### [Requirements]
Which lines below fall between the one containing "Recreate this object" and the one containing "const TEETH_WIDTH = 6.4, TAPE_WIDTH = 15;"? Repeat them exactly, counting both of those lines, and add nothing else.

### [Material]
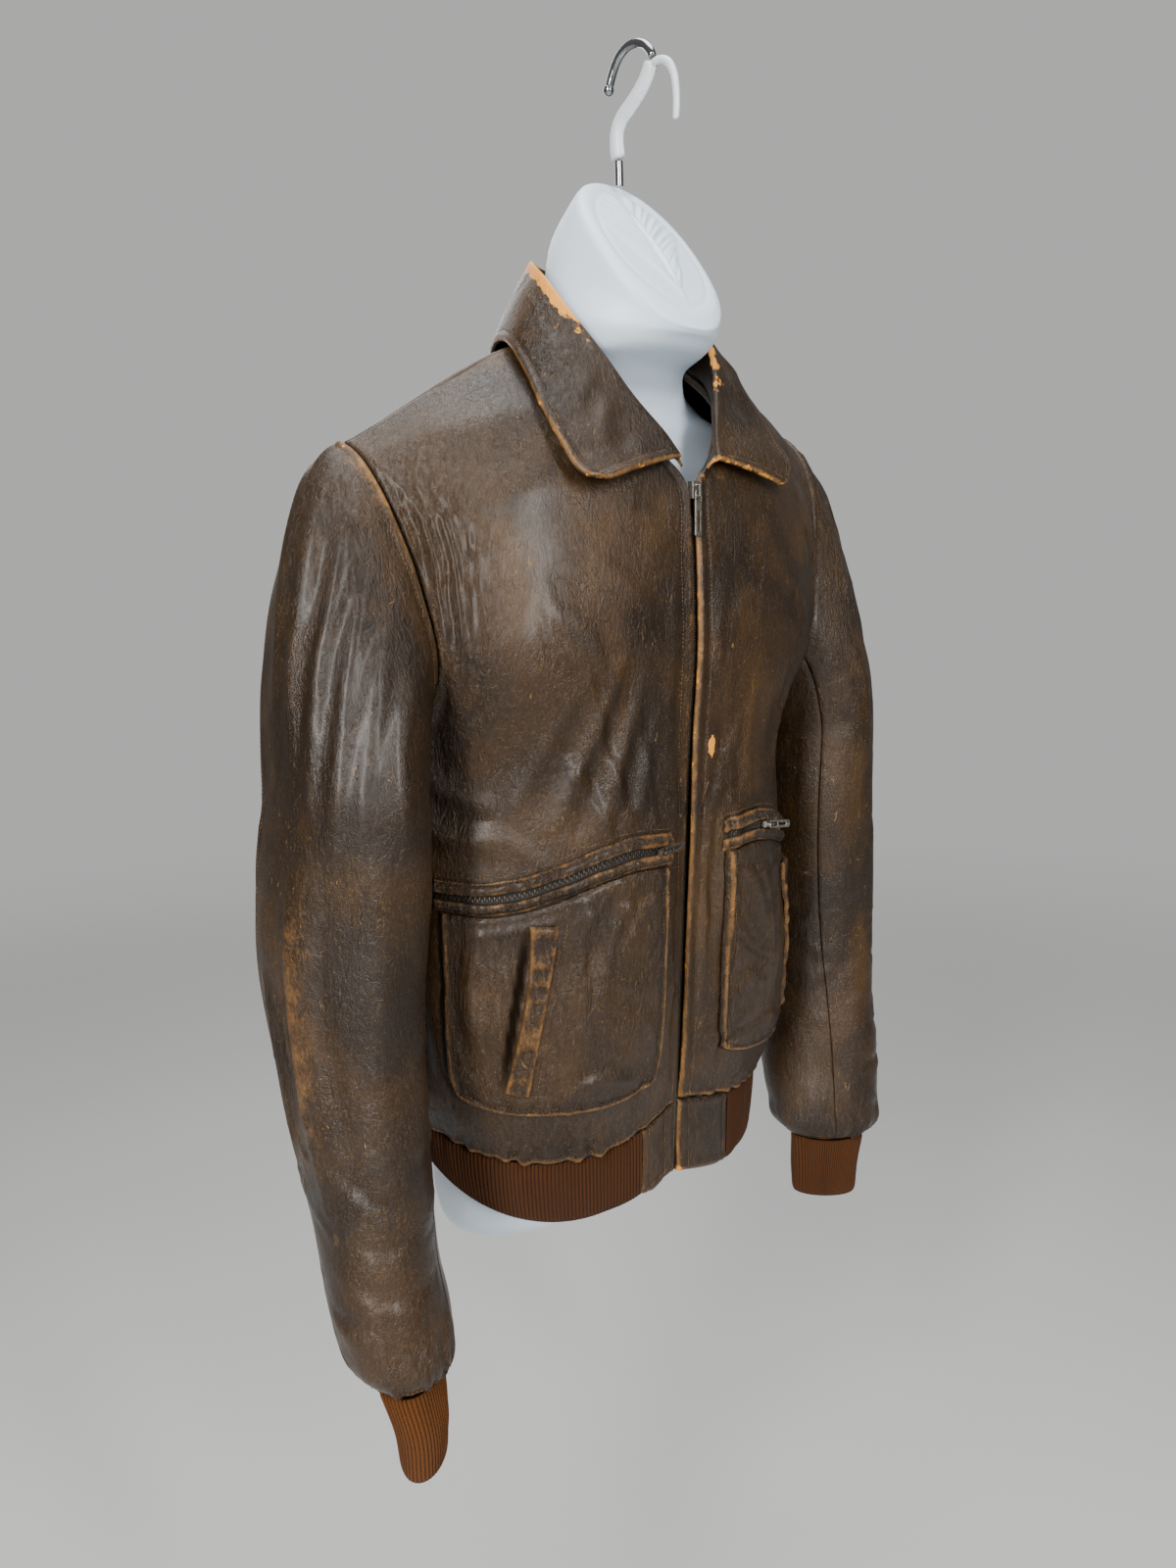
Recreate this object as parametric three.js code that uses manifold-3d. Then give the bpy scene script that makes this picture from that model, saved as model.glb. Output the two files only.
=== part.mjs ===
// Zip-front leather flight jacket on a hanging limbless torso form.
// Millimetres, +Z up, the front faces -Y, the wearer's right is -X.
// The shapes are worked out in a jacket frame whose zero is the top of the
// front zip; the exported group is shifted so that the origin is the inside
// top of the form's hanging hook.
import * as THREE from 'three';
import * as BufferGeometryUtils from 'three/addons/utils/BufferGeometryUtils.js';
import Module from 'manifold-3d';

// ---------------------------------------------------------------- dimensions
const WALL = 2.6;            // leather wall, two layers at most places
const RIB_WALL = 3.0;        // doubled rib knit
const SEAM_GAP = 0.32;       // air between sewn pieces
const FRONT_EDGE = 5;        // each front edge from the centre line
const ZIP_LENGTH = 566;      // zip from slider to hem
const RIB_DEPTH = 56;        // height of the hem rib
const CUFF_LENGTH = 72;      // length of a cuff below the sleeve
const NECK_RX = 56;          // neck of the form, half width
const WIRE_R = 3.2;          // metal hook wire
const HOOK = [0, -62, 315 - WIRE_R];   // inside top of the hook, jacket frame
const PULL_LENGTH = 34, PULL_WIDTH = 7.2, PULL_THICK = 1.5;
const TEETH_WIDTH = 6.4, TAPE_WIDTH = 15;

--

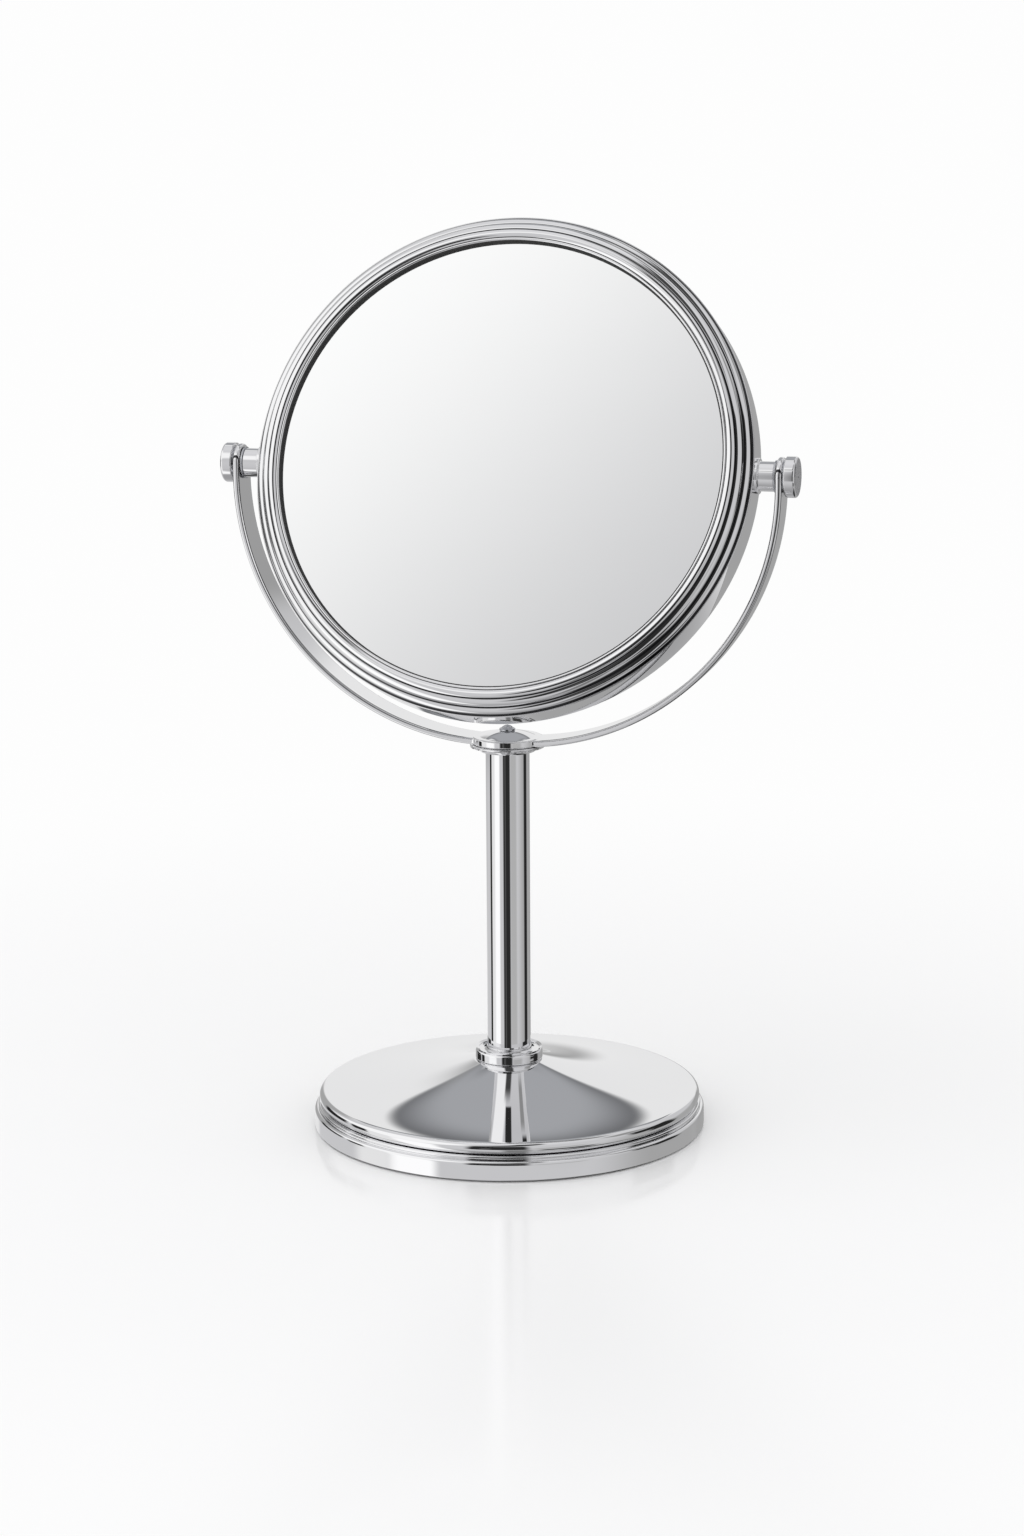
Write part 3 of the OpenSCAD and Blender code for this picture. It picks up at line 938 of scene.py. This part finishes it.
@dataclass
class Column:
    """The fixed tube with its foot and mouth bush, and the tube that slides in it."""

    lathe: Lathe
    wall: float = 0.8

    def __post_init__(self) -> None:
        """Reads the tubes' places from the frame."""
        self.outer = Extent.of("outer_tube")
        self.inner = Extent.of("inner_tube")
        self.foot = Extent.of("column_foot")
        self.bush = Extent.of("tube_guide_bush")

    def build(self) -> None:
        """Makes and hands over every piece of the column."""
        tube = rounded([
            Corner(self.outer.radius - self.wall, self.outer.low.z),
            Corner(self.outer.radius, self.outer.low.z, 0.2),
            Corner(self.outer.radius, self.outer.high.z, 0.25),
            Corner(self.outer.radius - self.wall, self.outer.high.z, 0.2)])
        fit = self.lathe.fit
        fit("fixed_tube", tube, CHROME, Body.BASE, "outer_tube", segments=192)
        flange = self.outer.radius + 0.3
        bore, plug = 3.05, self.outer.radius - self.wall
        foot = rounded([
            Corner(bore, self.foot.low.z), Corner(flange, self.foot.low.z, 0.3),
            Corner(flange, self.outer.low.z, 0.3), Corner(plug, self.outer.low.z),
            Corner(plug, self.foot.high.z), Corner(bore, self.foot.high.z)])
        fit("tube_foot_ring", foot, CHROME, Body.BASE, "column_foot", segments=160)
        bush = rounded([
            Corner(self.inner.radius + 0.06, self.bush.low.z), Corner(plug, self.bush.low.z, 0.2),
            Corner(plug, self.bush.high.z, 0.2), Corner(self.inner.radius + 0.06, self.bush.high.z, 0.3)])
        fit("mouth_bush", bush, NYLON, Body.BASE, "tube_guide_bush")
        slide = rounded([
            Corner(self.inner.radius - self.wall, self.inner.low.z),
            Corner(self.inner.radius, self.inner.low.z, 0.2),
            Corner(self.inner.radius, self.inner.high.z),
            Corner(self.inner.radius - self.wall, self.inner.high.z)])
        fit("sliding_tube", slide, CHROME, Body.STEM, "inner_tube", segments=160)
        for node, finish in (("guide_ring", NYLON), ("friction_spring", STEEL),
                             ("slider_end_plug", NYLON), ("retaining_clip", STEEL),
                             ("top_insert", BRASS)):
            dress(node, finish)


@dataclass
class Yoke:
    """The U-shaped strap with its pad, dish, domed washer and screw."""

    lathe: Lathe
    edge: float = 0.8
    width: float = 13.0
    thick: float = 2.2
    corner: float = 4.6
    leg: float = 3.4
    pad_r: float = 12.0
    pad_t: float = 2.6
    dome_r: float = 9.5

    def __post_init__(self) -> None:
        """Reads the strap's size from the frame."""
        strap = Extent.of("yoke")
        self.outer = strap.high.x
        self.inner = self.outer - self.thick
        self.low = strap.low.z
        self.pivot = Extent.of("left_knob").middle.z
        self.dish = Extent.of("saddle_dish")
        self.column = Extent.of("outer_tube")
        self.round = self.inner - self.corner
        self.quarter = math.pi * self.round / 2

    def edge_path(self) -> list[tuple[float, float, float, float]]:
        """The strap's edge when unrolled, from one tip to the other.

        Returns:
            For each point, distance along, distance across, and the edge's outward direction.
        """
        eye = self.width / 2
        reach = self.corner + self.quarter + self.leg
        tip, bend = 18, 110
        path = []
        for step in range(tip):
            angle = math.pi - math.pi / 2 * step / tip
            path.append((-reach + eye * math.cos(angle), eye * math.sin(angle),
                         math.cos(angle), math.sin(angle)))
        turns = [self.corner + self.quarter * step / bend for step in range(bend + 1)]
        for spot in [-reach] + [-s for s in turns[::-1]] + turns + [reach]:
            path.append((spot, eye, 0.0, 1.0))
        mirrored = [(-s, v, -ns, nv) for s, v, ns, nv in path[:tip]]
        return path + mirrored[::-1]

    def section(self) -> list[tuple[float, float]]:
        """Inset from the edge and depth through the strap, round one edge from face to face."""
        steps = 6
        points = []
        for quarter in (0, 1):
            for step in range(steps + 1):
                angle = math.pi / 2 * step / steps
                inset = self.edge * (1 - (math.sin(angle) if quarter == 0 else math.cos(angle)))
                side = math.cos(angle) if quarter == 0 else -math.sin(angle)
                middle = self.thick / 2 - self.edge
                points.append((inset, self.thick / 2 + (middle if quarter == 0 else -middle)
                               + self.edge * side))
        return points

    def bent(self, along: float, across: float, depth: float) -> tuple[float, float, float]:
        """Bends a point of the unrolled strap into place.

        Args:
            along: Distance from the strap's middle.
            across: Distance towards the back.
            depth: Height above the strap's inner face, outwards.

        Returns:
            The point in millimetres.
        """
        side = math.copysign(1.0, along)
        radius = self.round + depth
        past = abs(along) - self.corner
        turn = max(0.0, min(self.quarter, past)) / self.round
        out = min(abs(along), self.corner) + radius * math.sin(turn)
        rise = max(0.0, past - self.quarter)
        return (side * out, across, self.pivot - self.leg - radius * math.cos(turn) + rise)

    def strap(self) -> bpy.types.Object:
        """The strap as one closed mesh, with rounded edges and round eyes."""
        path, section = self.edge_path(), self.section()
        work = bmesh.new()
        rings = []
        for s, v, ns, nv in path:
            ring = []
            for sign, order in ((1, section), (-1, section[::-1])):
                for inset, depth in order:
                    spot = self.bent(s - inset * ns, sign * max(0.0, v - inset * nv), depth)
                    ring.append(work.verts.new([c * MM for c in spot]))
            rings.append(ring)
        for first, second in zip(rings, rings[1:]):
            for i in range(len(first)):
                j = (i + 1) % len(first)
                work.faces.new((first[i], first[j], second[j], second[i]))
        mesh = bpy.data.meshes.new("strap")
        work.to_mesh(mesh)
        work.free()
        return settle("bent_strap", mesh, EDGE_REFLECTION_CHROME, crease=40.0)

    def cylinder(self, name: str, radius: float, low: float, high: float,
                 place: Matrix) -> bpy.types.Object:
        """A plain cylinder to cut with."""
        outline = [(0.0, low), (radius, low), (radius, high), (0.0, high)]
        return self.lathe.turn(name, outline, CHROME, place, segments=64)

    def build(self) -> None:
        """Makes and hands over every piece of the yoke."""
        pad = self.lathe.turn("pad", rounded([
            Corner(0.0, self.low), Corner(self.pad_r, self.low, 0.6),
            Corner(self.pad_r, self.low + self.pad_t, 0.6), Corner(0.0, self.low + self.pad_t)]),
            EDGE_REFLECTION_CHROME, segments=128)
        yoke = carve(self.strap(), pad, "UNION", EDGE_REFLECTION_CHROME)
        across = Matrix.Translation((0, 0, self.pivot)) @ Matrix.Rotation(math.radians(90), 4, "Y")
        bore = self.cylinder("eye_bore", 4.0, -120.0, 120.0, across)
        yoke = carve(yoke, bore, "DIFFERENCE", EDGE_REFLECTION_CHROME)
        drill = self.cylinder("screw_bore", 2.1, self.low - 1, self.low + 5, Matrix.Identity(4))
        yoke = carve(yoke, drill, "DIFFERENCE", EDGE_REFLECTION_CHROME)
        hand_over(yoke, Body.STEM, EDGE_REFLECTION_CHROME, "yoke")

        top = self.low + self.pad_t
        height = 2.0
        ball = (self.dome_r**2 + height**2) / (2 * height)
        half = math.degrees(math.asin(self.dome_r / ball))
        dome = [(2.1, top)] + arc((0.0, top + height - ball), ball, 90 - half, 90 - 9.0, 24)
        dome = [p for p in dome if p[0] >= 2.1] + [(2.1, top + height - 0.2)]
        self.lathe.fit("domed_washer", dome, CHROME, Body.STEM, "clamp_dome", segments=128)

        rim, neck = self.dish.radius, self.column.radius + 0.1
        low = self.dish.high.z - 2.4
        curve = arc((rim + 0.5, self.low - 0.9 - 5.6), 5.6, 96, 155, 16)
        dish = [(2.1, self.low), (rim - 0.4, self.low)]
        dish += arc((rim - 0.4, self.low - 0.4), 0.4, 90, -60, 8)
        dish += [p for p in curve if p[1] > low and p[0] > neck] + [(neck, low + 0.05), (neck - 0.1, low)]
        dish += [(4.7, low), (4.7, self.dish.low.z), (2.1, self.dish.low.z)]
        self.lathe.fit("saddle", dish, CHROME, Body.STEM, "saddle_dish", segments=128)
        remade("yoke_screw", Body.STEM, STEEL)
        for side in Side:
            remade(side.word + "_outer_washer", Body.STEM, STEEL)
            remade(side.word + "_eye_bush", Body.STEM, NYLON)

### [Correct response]
Recreate this object as parametric three.js code that uses manifold-3d. Then give the bpy scene script that makes this picture from that model, saved as model.glb. Output the two files only.
=== part.mjs ===
// Zip-front leather flight jacket on a hanging limbless torso form.
// Millimetres, +Z up, the front faces -Y, the wearer's right is -X.
// The shapes are worked out in a jacket frame whose zero is the top of the
// front zip; the exported group is shifted so that the origin is the inside
// top of the form's hanging hook.
import * as THREE from 'three';
import * as BufferGeometryUtils from 'three/addons/utils/BufferGeometryUtils.js';
import Module from 'manifold-3d';

// ---------------------------------------------------------------- dimensions
const WALL = 2.6;            // leather wall, two layers at most places
const RIB_WALL = 3.0;        // doubled rib knit
const SEAM_GAP = 0.32;       // air between sewn pieces
const FRONT_EDGE = 5;        // each front edge from the centre line
const ZIP_LENGTH = 566;      // zip from slider to hem
const RIB_DEPTH = 56;        // height of the hem rib
const CUFF_LENGTH = 72;      // length of a cuff below the sleeve
const NECK_RX = 56;          // neck of the form, half width
const WIRE_R = 3.2;          // metal hook wire
const HOOK = [0, -62, 315 - WIRE_R];   // inside top of the hook, jacket frame
const PULL_LENGTH = 34, PULL_WIDTH = 7.2, PULL_THICK = 1.5;
const TEETH_WIDTH = 6.4, TAPE_WIDTH = 15;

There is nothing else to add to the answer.